In another example, political propaganda serves to further certain political viewpoints or agendas. 

Opinions vs. Facts

It is important to be able to delineate between opinions and facts.

When we give our opinions, we are communicating very important information, based on our perspective, our personal history, our education, and our experiences. But our opinion is not necessarily the only truth; it is not necessarily based on fact. 

When we read something or hear something, let’s ask ourselves, “Is this someone’s opinion or is this a fact?”

How to Check the Facts: 8 Questions to Ask

We can learn to be habitual, conscientious consumers of the information that we receive. We simply need to answer the question, “Is this information an opinion or is it fact?” 

Here are eight additional questions to ask when you are checking the facts: 

1. Who is the Author?
*Can you clearly find the author’s name and affiliations?
*Can you check this author’s credentials? 
*Does she or he have profiles on social media platforms?
*If you search them on Google or LinkedIn, what do you learn? 
*Is this person an expert on this subject? 

If not, assume that the information is an opinion and not necessarily true.

2. What is the Source?
*Follow the links provided. Does it lead to a real publication with real writers? 
*Does it have an About Us or About Me section? 
*Does this publication provide contact information? 
*Does it have a Board with real people as members?  
*Does it give access to past issues? 

If not, view it as opinion that is not necessarily reputable. 

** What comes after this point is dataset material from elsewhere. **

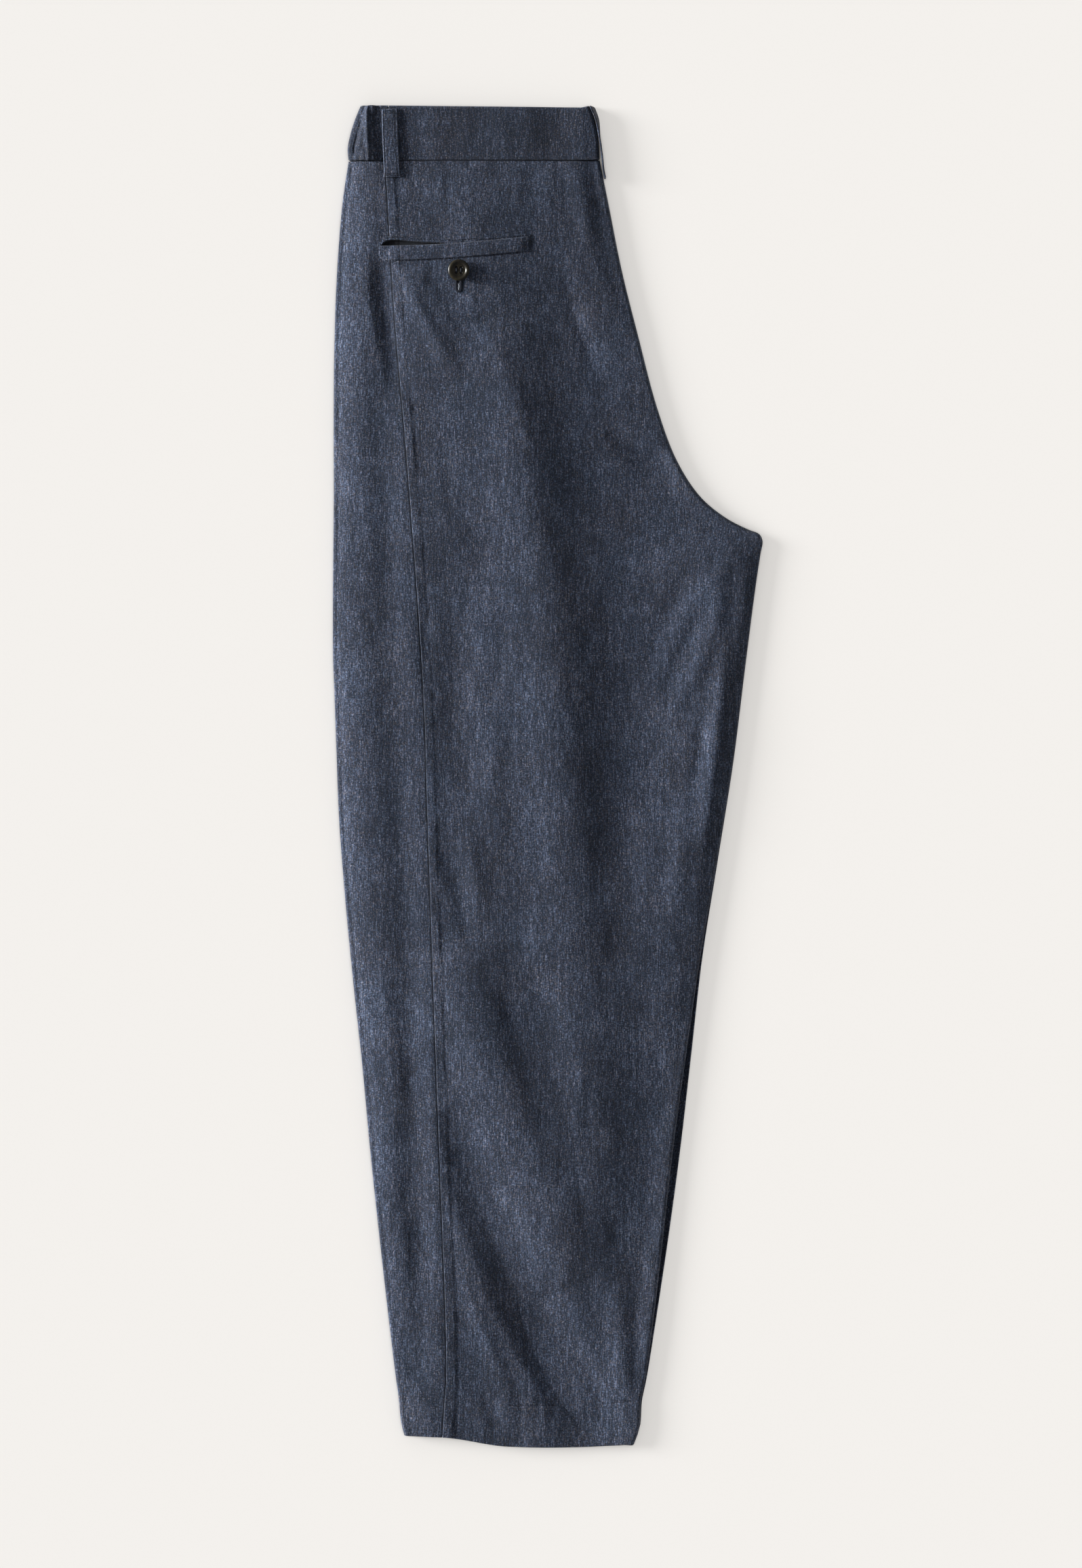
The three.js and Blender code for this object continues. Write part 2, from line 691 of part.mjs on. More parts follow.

If the links are inactive or lead to irrelevant sites, or if there are no links available, assume that the information is not necessarily true. 

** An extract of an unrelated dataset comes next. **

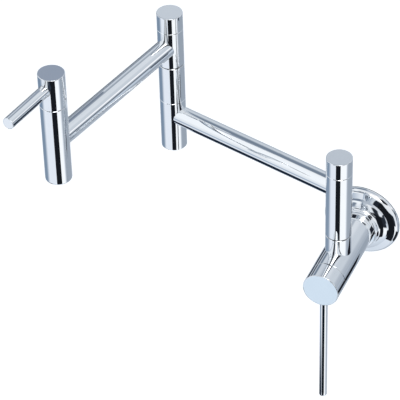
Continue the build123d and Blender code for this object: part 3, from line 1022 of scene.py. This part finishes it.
# How high a direction looks, from 0 for straight down to 1 for straight up, and the room's colour there.
ROOM_STOPS = (
    (0.0, (0.60, 0.66, 0.74)),
    (0.14, (0.72, 0.79, 0.88)),
    (0.27, (0.89, 0.94, 1.02)),
    (0.5, (0.88, 0.92, 0.96)),
    (0.7, (1.0, 1.0, 1.0)),
    (1.0, (0.85, 0.88, 0.92)),
)

# Name, azimuth, elevation, half width, half height, colour and soft edge. Each lies over those before it.
PANELS = (
    RoomPanel("back_wall", 180.0, 0.0, 75.0, 95.0, (0.50, 0.55, 0.62), 30.0),
    RoomPanel("back_glow", 165.0, 24.0, 60.0, 14.0, (0.66, 0.71, 0.77), 14.0),
    RoomPanel("back_light", 150.0, 46.0, 40.0, 9.0, (0.78, 0.82, 0.87), 12.0),
    RoomPanel("back_shade", -140.0, 60.0, 32.0, 16.0, (0.20, 0.25, 0.32), 14.0),
    RoomPanel("right_grey", 134.0, -28.0, 44.0, 18.0, (0.36, 0.41, 0.48), 24.0),
    RoomPanel("left_flag", -96.0, -36.0, 30.0, 14.0, (0.20, 0.28, 0.39), 34.0),
    RoomPanel("key_panel", -55.0, 33.0, 45.0, 28.0, (1.04, 1.07, 1.10), 24.0),
    RoomPanel("right_white", 52.0, -38.0, 34.0, 12.0, (1.10, 1.12, 1.14), 18.0),
    RoomPanel("front_grey", -48.0, -22.0, 30.0, 7.0, (0.45, 0.53, 0.64), 8.0),
    RoomPanel("right_strip", 119.0, 13.0, 14.0, 5.0, (1.10, 1.10, 1.12), 4.0),
    RoomPanel("right_line", 119.0, -3.0, 14.0, 4.0, (0.13, 0.16, 0.20), 3.0),
    RoomPanel("right_low", 123.0, -19.0, 14.0, 7.0, (0.62, 0.70, 0.80), 6.0),
    RoomPanel("low_strip", -82.0, -55.0, 46.0, 12.5, (0.01, 0.02, 0.04), 2.0),
    RoomPanel("front_dark", 32.0, -19.0, 26.0, 13.0, BLACK_CLOTH, 4.0),
    RoomPanel("right_gap", 104.0, -2.0, 7.0, 16.0, DARK_CLOTH, 4.0),
    RoomPanel("front_gap", 17.0, 0.0, 7.0, 14.0, BLACK_CLOTH, 4.0),
    RoomPanel("left_front_gap", -24.0, 1.0, 4.0, 11.0, (0.22, 0.27, 0.34), 5.0),
    RoomPanel("barrel_shade", -139.0, -17.0, 9.0, 7.0, DARK_CLOTH, 3.0),
    RoomPanel("post_line", -22.0, 40.0, 14.0, 14.0, BLACK_CLOTH, 3.0),
    RoomPanel("post_edge", 70.0, 40.0, 26.0, 11.0, BLACK_CLOTH, 4.0),
    RoomPanel("left_edge", -141.0, 16.0, 9.0, 5.0, (0.19, 0.24, 0.31), 5.0),
    RoomPanel("barrel_line", -137.0, 1.0, 8.0, 3.5, NIGHT_CLOTH, 2.0),
    RoomPanel("left_gap", -112.0, -4.0, 9.0, 14.0, (0.05, 0.07, 0.10), 5.0),
)


@dataclass(frozen=True)
class Studio:
    """The studio that the photograph's reflections tell of.

    It has a floor, cards that the chrome mirrors, lamps, and a room with soft light and panels.
    """

    ambient: float = 1.0
    floor: Floor = Floor()
    cards: tuple[Card, ...] = CARDS
    lamps: tuple[Softbox, ...] = LAMPS
    panels: tuple[RoomPanel, ...] = PANELS
    room_stops: tuple[tuple[float, Colour], ...] = ROOM_STOPS

    def build(self) -> None:
        """Builds everything around the tap."""
        for thing in (self.floor, *self.cards, *self.lamps):
            thing.build()
            log.info("studio: %s", thing.name)
        self.room()

    def room(self) -> None:
        """Lights the room softly and keeps it white where the camera sees it."""
        world = bpy.data.worlds.new("soft_room")
        bpy.context.scene.world = world
        world.use_nodes = True
        tree = Tree(world.node_tree)
        place = tree.add("ShaderNodeTexCoord")
        parts = tree.feed(tree.add("ShaderNodeSeparateXYZ"), Vector=place.outputs["Generated"])
        right, back, up = parts.outputs
        azimuth = tree.math("ARCTAN2", right, tree.math("MULTIPLY", back, -1.0))
        elevation = tree.math("ARCSINE", up)
        # Straight down is 0, level 0.5 and straight up 1.
        height = tree.math("ADD", tree.math("MULTIPLY", elevation, 1.0 / math.pi), 0.5)
        colour = tree.ramp(height, self.room_stops)
        for panel in self.panels:
            colour = tree.blend(panel.mask(tree, azimuth, elevation), colour, panel.colour)
            log.info("studio: %s", panel.name)
        seen = tree.rays("Is Camera Ray", "Is Transmission Ray")
        tree.feed(
            world.node_tree.nodes["Background"],
            Color=tree.blend(seen, colour, WHITE),
            Strength=self.ambient,
        )


# ---------------------------------------------------------------------------
# Build
# ---------------------------------------------------------------------------


def main() -> None:
    """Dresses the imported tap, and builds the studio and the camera."""
    logging.basicConfig(level=logging.INFO, format="%(message)s")
    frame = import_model()
    effects = Effects()
    dressed = 0
    modelled = 0
    for part in (WallBody(), InnerArm(), OuterArm(), FrontHandle(), SpoutHandle()):
        dressed += part.dress(frame["nodes"], effects)
        modelled += len(part.build(frame["record"], effects))
    log.info("dressed %d of %d packed pieces and modelled %d", dressed, len(frame["nodes"]), modelled)
    Studio().build()
    PhotoCamera().build()
    bpy.context.scene.view_settings.view_transform = "Standard"


if __name__ == "__main__":
    main()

3. What lies beyond the headline?
*Is this headline sensationalist and exaggerated? 
*Is the headline supported by more information in the body of the piece or is it just an empty statement?

Don’t assume that a flashy headline is representing fact; it could be a hook to grab your attention and lure you into the biased article. 

4. Can the goal of the article be defined?

*Does the article want to teach you something? 
*Does it want to present a certain bias, a slant?
*Does this article want you to do something, to buy something, to click on something, or to contact someone? 

The article may have an underlying goal. That's fine but view the information with this underlying goal in mind.

5. Can this news or information be duplicated?
*Check other sources. Can you find this information on other sites or publications? 
*If you google the basic facts, are they accurate and can they be reproduced? 

If you cannot verify this information, consider that it may be an opinion and not necessarily true. 

6. Is this news timely?
*Check the dates. Is this current news or did it happen days, weeks, or even months ago? 
*Is this news still relevant?

7. Is the author being serious?
*Is this news site a parody or a satire that is presented as real news?

Obviously, these are opinions that can often be mistaken for fact.

8. Are the pictures and images credible?

*Just as the written word can be fake news, so can an image or a photo be an opinion, even a lie. Can the information that the picture is sharing be verified?
*Does it represent real people, places, and incidents? 

Consider that a picture can be an expression of someone’s artistic expression, not to be interpreted as real or factual. 

Final Thoughts

Let’s not trust everything that we see and read. If something seems too good to be true, it usually is.

Let's pay attention to how we present information to our family, friends, and colleagues.
Let's try to be aware of when we are communicating opinion and when we are sharing facts.

Let’s check our own beliefs and biases, cultivating a sense of open-mindedness when we are reading information; let’s pay attention to information that is new and surprising, not only information that confirms what we already know. 

If we are not sure that the information is factual, we can view it as opinion, as subjective - certainly valuable in its own right, but not truth.

And if we don’t agree with someone’s opinion, should we assume that the information fake news? The answer is emphatically, no!